Sadly, last week my adorable and incredible Grandpa Ron passed away. As they say, ‘when it rains, it pours’. But I’m not going to sit here and write some very emotionally wrought piece that depresses everyone, instead I’ve chosen to remember my Grandpa with some of my most fond memories of him.
He truly was an incredible man. He lived life to the absolute full and did so many things in his life that he can be so proud of; this included joining the navy at the age of just 15.
And so, my favourite stories about Ronald, (or as he was better known to me, TROUBLE);
- My mum often tells me the story of how at the age of 19 she got dumped by her MUCH older boyfriend, Richard (not my Dad fortunately), and was feeling really sorry for herself and lounging about in her misery at home in Derby. So about tea time, Grandpa comes home from having just been having a drink with his friends down at the pub. He sees Mum very upset and goes to comfort her with these very reassuring words that any daughter wants to hear, “Just seen Richard down the pub with his new bird…I can see why he dumped you!” hahahhaha Classic gramps!!!
- One year we spent Christmas up in Derbyshire with Grandma and Grandpa. We all squeezed round the ping pong table as no other table could seat us all in our vast numbers. In my grandparents old house you had to climb up some stairs to get to the big living room where we were eating our lovely lunch. Grandpa took it on himself to deliver the turkey from the kitchen to the table which resulted in a rather disastrous event. Picture this; Grandpa climbing up the stairs carrying the very hefty turkey and seeming to be struggling a little under its weight. Then there’s the rest of us, eagerly awaiting the turkey’s arrival and within a flash the turkey is flying through the air as Grandpa trips on the last step. We then hear the shout, “I think I’ve broken a leg.” Panic ensues as we rush to his side only to discover it was the turkey leg he was referring to and not his own. I think you might be able to tell by now why I called him ‘Trouble’.

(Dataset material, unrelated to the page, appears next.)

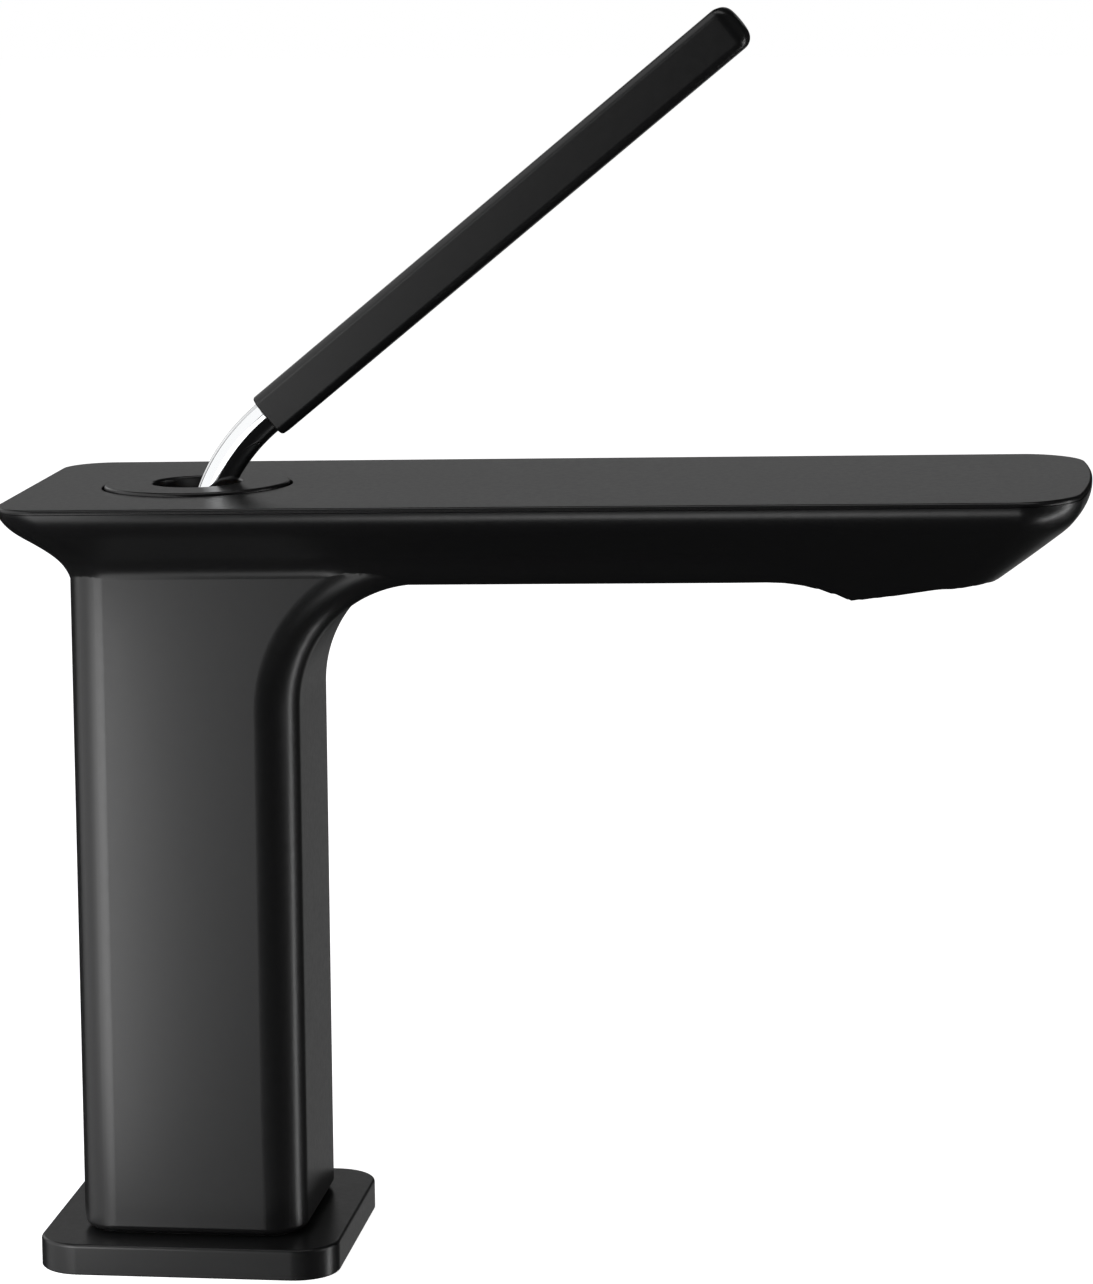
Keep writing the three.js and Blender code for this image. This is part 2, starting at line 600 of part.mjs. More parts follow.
function rosette() {
  const { radius, proud, hole, skirt, skirtInside } = ROSETTE;
  const under = GAP - CHAMBER.recessDepth;
  const ease = 0.5;
  return turned([
    [hole, under], [skirtInside, under], [skirtInside, ROSETTE.skirtEnd], [skirt, ROSETTE.skirtEnd],
    [skirt, under], [radius, under], [radius, proud - ease], [radius - ease, proud],
    [hole + ease, proud], [hole, proud - ease],
  ], 40);
}

add(head, 'cartridge_base', cartridgeBase(), PLASTIC);
for (const { sign, water } of SIDES) {
  const seal = add(head, `seal_${water}`, ring(PORT_SEAL.radius, PORT_SEAL.wire, 16), RUBBER);
  seal.position.set(0, sign * WATER_Y, BASE.bottom + 0.75);
}
add(head, 'cartridge_casing', casing(), PLASTIC);
const casingSeal = add(head, 'cartridge_o_ring', ring(CASING.radius - 0.6, 0.6, 32), RUBBER);
casingSeal.position.z = (CASING.top + CASING.roof) / 2;
add(head, 'fixed_disc', fixedDisc(), CERAMIC);
add(head, 'sliding_disc', slidingDisc(), CERAMIC).position.x = DISC_REST;
add(head, 'disc_carrier', discCarrier(), PLASTIC).position.x = DISC_REST;
add(head, 'swivel_guide', swivelGuide(), PLASTIC);
add(head, 'spindle_pin', pinRod(PIN.radius, PIN.half), STEEL);
add(head, 'cartridge_nut', cartridgeNut(), BRASS);
add(head, 'rosette', rosette(), BLACK);
add(head, 'rosette_o_ring', ring(NUT_RING.neck - 0.4, 0.55, 28), RUBBER).position.z = NUT_RING.groove;

// ---------------------------------------------------------------- lever

// Middle line of the bent stem, from the cartridge up into the grip.
function stemLine() {
  const low = new THREE.Vector3((PIVOT + STEM.bottom) * Math.tan(SPINDLE_TILT), 0, STEM.bottom);
  const high = new THREE.Vector3(GRIP.x, 0, GRIP.z);
  const up = new THREE.Vector3(Math.sin(SPINDLE_TILT), 0, Math.cos(SPINDLE_TILT));
  const along = gripDirection();
  const lowHandle = low.clone().addScaledVector(up, STEM_BEND.lowHandle);
  const highHandle = high.clone().addScaledVector(along, -STEM_BEND.highHandle);
  return new THREE.CubicBezierCurve3(low, lowHandle, highHandle, high.addScaledVector(along, -GAP));
}

function gripDirection() {
  return new THREE.Vector3(Math.cos(GRIP.elevation), 0, Math.sin(GRIP.elevation));
}

function leverStem() {
  const section = new THREE.Shape().absarc(0, 0, STEM.radius, 0, 2 * Math.PI);
  const line = stemLine();
  const options = { extrudePath: line, steps: 11, bevelEnabled: false, curveSegments: 16 };
  const bent = new THREE.ExtrudeGeometry(section, options);
  const end = line.getPoint(1);
  const along = gripDirection();
  const spigotFrom = end.clone().addScaledVector(along, -1);
  const spigotTo = end.clone().addScaledVector(along, STEM.spigotLength);
  const start = line.getPoint(0);
  const up = line.getTangent(0);
  const socketFrom = start.clone().addScaledVector(up, -1);
  const socketTo = start.clone().addScaledVector(up, STEM.socketDepth);
  const screwAt = start.clone().addScaledVector(up, SET_SCREW.height);
  const screwEnd = screwAt.clone().add(new THREE.Vector3(8, 0, 0));
  const screwHole = rodBetween(screwAt, screwEnd, SET_SCREW.radius + GAP, 12);
  const made = join(bent, rodBetween(spigotFrom, spigotTo, STEM.spigot, 16));
  return cut(made, rodBetween(socketFrom, socketTo, STEM.socket, 16), screwHole);
}

// A grub screw along local +X, with a hex socket.
function grubScrew(from, to, radius) {
  const body = rod(radius, from, to, 12);
  return cut(body, rod(radius * 0.5, to - 0.9, to + 1, 6)).rotateY(Math.PI / 2);
}

// One ring of the grip's rounded square section, at a height along it.
function gripRing(height, inset) {
  const share = height / GRIP.length;
  const half = THREE.MathUtils.lerp(GRIP_SECTION.half, GRIP_SECTION.tipHalf, share) - inset;
  const points = roundedRect(half, half, Math.min(GRIP_SECTION.corner, half)).getPoints(4);
  const open = points.filter((p, i) => i === 0 || p.distanceTo(points[i - 1]) > 1e-4);
  return open.map((p) => new THREE.Vector3(p.x, p.y, height));
}

function leverGrip() {
  const { bore, boreDepth, tipRound } = GRIP_SECTION;
  const rings = [gripRing(0, 0.4), gripRing(0.4, 0), gripRing(GRIP.length / 2, 0)];
  for (let i = 0; i <= 4; i++) {
    const a = (i / 4) * (Math.PI / 2.3);
    rings.push(gripRing(GRIP.length - tipRound * (1 - Math.sin(a)), tipRound * (1 - Math.cos(a))));
  }
  const bar = new LoftGeometry(rings, { capStart: true, capEnd: true });
  const screwHole = rod(SET_SCREW.radius + GAP, 0, 8, 12).rotateY(Math.PI / 2).translate(0, 0, SET_SCREW.along);
  return cut(bar, rod(bore, -1, boreDepth, 16), screwHole);
}

const lever = new THREE.Group();
head.add(lever);
const spindleMesh = add(lever, 'spindle', spindle(), BRASS);
spindleMesh.position.z = -PIVOT;
spindleMesh.rotation.y = SPINDLE_TILT;
add(lever, 'lever_stem', leverStem(), CHROME);
const stemStart = stemLine().getPoint(0).addScaledVector(stemLine().getTangent(0), SET_SCREW.height);
const stemScrew = grubScrew(SPINDLE.top + GAP, STEM.radius + 1, SET_SCREW.radius);
add(lever, 'stem_set_screw', stemScrew, STEEL).position.copy(stemStart);

const grip = new THREE.Group();
grip.position.set(GRIP.x, 0, GRIP.z);
grip.rotation.y = Math.PI / 2 - GRIP.elevation;
lever.add(grip);
add(grip, 'lever_grip', leverGrip(), BLACK);
const gripScrew = grubScrew(STEM.spigot + GAP, GRIP_SECTION.half - 0.2, SET_SCREW.radius);
add(grip, 'grip_set_screw', gripScrew, STEEL).position.z = SET_SCREW.along;

// ---------------------------------------------------------------- aerator, drawn with +Z into the spout

function aeratorShell() {
  const { shell, inside, lip, bottom, lipTop, top } = AERATOR;
  const profile = [[lip, bottom], [shell, bottom], [shell, top], [inside, top], [inside, lipTop], [lip, lipTop]];
  return turned(profile, 32);
}

function aeratorInsert() {
  const { radius, bottom, top, cell, cells, circle: reach } = INSERT;
  const tools = [rod(cell, bottom - 1, top + 1, 6)];
  for (let i = 0; i < cells; i++) {
    const a = (i / cells) * 2 * Math.PI;
    tools.push(rod(cell, bottom - 1, top + 1, 6).translate(reach * Math.cos(a), reach * Math.sin(a), 0));
  }
  return cut(rod(radius, bottom, top, 24), ...tools);
}

const screen = sleeve(SCREEN.hole, INSERT.radius, SCREEN.bottom, SCREEN.top);
const restrictor = sleeve(RESTRICTOR.hole, INSERT.radius, RESTRICTOR.bottom, RESTRICTOR.top);
const outletWasher = sleeve(OUTLET_WASHER.hole, AERATOR.shell, OUTLET_WASHER.bottom, OUTLET_WASHER.top);
add(outlet, 'aerator_shell', aeratorShell(), BLACK);
add(outlet, 'aerator_insert', aeratorInsert(), PLASTIC);
add(outlet, 'aerator_screen', screen, STEEL);
add(outlet, 'flow_restrictor', restrictor, PLASTIC);
add(outlet, 'aerator_washer', outletWasher, RUBBER);

export default faucet;
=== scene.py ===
"""Looks of a single-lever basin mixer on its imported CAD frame. Metres, +Z up, +X along the spout."""

import json
import math

import bmesh
import bpy
from bpy.props import FloatProperty, FloatVectorProperty, PointerProperty
from mathutils import Matrix, Vector


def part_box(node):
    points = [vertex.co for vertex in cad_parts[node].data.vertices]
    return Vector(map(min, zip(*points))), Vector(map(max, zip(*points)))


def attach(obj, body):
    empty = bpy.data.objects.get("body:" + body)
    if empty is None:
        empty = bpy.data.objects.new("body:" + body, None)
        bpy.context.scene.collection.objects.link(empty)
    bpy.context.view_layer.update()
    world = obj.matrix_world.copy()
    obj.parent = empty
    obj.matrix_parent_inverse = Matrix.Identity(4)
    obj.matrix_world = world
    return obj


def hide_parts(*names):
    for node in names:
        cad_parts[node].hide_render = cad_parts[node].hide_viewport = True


bl_info = {
    "name": "Basin Mixer",
    "version": (1, 0, 0),
    "blender": (4, 5, 0),
    "location": "View3D > Sidebar > Mixer",
    "description": "Builds a satin black basin mixer with a joystick lever, and a plain studio round it",
    "category": "Add Mesh",
}

MM = 0.001
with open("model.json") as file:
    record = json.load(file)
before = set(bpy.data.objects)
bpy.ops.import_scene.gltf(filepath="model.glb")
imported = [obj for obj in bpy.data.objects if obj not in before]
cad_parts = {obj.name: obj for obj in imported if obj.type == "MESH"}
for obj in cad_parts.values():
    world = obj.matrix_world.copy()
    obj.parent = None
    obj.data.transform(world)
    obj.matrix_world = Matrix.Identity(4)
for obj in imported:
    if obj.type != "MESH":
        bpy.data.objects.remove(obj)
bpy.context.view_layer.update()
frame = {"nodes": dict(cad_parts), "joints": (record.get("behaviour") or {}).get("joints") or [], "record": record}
JOINTS = {joint["name"]: joint for joint in frame["joints"]}


# ---- places worked out from the frame

def frame_of(axis, origin):
    """A frame whose Z runs along axis, in the plane of the spout, at origin."""
    z = Vector(axis).normalized()
    y = Vector((0, 1, 0))
    x = y.cross(z)
    rows = Matrix((x, y, z)).transposed().to_4x4()
    return Matrix.Translation(origin) @ rows


PIVOT_DEPTH = 20 * MM
SWIVEL_AXIS = Vector(JOINTS["temperature_turn"]["axis"]).normalized()
PIVOT = Vector(JOINTS["lever_lift"]["pos_m"])
HEAD = frame_of(SWIVEL_AXIS, PIVOT + PIVOT_DEPTH * SWIVEL_AXIS)
MOUNTS = {mount["name"]: mount for mount in frame["record"]["mounts"]}
OUTLET_MOUNT = MOUNTS["outlet_face"]
OUTLET_POINT = Vector(OUTLET_MOUNT["pos_m"])
OUTLET = frame_of(-Vector(OUTLET_MOUNT["axis"]), Vector((OUTLET_POINT.x, 0, OUTLET_POINT.z)))
PLATE_LOW, PLATE_HIGH = (Vector(corner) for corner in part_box("base_plate"))
BODY_LOW = Vector(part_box("body_shell")[0])


# ---- sizes and colours a user would change

def size(label, about, default):
    """A length that a user can change."""
    return FloatProperty(name=label, description=about, default=default, min=0.0, unit="LENGTH", precision=5)


def tone(label, about, default):
    """A colour that a user can change."""
    return FloatVectorProperty(
        name=label, description=about, default=default, min=0.0, max=1.0, size=3, subtype="COLOR"
    )


def glow(label, about, default):
    """A light's brightness."""
    return FloatProperty(name=label, description=about, default=default, min=0.0)


class MixerBodySizes(bpy.types.PropertyGroup):
    """Sizes of the one-piece body and its spout."""

    column_half: size("Column half width", "Half the width of the square column", 22.6 * MM)
    column_edge: size("Column edge radius", "Rounding of the column and of the arm's lower edges", 8 * MM)
    slab_half: size("Top half width", "Half the width of the flat top", 37.5 * MM)
    slab_back: size("Top back reach", "How far the top reaches behind the column axis", 33.9 * MM)
    slab_tip: size("Top front reach", "How far the top reaches in front of the column axis", 176.3 * MM)
    back_corner: size("Back corner radius", "Plan radius of the top's back corners", 9 * MM)
    tip_corner: size("Tip corner radius", "Plan radius of the top's front corners", 12 * MM)
    tip_bow: size("Tip bow", "How much the front edge bows out in its middle", 3.5 * MM)
    rim: size("Rim radius", "Rounding of the crisp edge round the top", 0.6 * MM)
    underside: size("Arm thickness", "Depth of the arm's underside below the top", 18 * MM)
    inner_fillet: size("Inner fillet", "Radius between the column and the arm", 24.7 * MM)
    foot_edge: size("Foot edge radius", "Rounding of the column's bottom edge", 1.9 * MM)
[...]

There are thousands of stories I could tell you about gramps but instead I’ll ask you to do this; remember any grandparents or close relatives that you’ve lost and not think of them with sadness but with celebration and joy.
On Thursday this week my grandpa will take his last trip through the English countryside in a VW Camper Van instead of a hearse because that was always his style. The toughest thing for me will be not being able to be there to celebrate his life but I’ll be wearing bright colours in my hospital room for him cause he always liked to dress brightly (he did indeed have a pair of yellow courduroys and always an orange jumper handy – it’s where I get my style from evidently). Although I know he wanted me to become a doctor (sorry gramps, never going to happen) I’ll always admire deeply his appreciation for education and his desire to never stop learning. I think that’s something we can all take from him. And even now, though I’ve finished school and am in between education, I haven’t stopped learning. In fact I’m learning every day. I’m learning how to be a better person, and if I can one day achieve the kind of life my grandpa lived I will feel fulfilled in every way.